Saksi Ceadianto juga memastikan bahwa semua hutang Agung di BNI akan ditanggung Eko Wiji.

"Ini ada hutang Agung di BNI langsung saya stop saja, biar nggak mengganggu. Mendengar itu saya sontak bilang kamu sadar bilang begitu. Eko menjawab sadar, itu urusan saya," pungkasnya.

Sementara saksi Budiono yang merupakan Direktur Utama CV Beringin Mas Jaya Abadi mengatakan pada tahun 2011 sampai 2012 pernah bekerjasama dengan Eko Wiji Santoso. Disambung lagi pernah bekerja sama dengan PT Atlantik Bumi Indo di tahun 2015 saat dirinya bekerjasama dengan Tjiwi Kimia. 

"Saya beli ada beberapa kali pengapalan sekitar April sampai Agustus 2015. Kontraknya perkapal," terangnya.

Terkait adanya perbedaan paraf dan tanda tangan pada perjanjian tanggal 1 Agustus 2015, Budiono mengakuinya. 

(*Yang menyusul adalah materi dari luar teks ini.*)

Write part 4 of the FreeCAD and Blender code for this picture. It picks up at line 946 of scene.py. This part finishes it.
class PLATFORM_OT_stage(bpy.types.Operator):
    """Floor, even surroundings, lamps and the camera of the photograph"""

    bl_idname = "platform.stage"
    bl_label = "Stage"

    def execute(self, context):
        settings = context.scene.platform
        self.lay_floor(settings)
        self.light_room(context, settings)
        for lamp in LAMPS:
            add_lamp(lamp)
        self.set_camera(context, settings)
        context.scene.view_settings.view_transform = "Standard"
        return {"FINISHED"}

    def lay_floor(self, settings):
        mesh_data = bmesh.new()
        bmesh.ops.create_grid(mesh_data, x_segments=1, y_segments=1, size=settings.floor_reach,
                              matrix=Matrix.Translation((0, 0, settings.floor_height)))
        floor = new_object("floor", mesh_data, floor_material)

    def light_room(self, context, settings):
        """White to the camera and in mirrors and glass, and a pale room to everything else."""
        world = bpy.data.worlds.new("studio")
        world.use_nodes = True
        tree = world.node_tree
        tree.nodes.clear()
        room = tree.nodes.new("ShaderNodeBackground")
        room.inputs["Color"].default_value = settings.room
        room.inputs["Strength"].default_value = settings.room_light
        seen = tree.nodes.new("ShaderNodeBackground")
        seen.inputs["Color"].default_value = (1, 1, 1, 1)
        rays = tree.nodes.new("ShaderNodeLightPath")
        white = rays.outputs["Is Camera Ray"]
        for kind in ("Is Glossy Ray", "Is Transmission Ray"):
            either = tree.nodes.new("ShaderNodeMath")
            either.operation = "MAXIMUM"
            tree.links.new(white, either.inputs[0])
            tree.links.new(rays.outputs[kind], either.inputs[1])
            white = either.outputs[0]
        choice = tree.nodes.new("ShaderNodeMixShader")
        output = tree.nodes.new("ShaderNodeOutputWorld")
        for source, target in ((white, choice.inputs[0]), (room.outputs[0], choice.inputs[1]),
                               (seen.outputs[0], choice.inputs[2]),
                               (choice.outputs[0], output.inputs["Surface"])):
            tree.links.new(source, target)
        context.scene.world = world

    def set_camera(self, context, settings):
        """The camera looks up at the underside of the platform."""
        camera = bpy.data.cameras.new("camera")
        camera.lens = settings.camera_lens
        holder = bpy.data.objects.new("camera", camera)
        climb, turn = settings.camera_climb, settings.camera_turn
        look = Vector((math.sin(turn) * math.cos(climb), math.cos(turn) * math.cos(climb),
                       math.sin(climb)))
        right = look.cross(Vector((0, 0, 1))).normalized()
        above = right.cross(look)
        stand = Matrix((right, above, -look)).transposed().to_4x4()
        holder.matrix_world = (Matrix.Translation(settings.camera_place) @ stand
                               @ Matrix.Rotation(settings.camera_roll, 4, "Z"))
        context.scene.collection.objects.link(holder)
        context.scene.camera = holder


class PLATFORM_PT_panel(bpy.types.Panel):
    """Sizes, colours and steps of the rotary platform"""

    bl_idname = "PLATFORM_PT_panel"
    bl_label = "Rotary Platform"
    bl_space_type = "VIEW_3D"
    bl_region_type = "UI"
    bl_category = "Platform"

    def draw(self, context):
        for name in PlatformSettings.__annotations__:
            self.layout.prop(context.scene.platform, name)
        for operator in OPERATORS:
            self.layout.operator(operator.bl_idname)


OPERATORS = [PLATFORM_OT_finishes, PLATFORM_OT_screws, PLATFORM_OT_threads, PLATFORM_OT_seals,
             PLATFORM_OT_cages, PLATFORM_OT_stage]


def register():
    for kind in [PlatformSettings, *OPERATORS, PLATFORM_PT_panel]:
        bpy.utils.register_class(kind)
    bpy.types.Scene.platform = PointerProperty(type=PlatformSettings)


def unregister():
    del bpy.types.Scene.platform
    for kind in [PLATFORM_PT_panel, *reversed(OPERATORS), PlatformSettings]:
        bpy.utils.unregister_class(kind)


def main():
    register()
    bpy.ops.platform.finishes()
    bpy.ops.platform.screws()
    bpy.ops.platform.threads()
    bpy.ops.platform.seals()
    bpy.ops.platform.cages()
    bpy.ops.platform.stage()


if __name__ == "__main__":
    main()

"Purchasing Order (PO) yang saya terima dari Tjiwi Kimia itu kontrak 6 bulan sekitaran 90.000 ton pada April 2015. Anehnya pada waktu pemeriksaan sama Jaksa Feri saya malah ditunjukkan kontrak batubara CV Beringin Mas beli sekitar 90.000 ton dengan PT Atlantik Bumi Indo pada Agustus 2015. Paraf dan tanda tangan saya tidak sama," ungkapnya.

Terpisah, Tugianto selaku penasihat hukum terdakwa Agung Asnanto Soelaiman menilai kedua saksi yang dihadirkan jaksa justru menguntungkan kliennya. Dia pun merasa miris dengan kasus ini karena hanya menjerat terdakwa tunggal.

"Dalam keterangan dua saksi tadi sudah jelas ada pelaku lain tapi sama sekali tidak diungkap jaksa," tandasnya saat dikonfirmasi usai persidangan.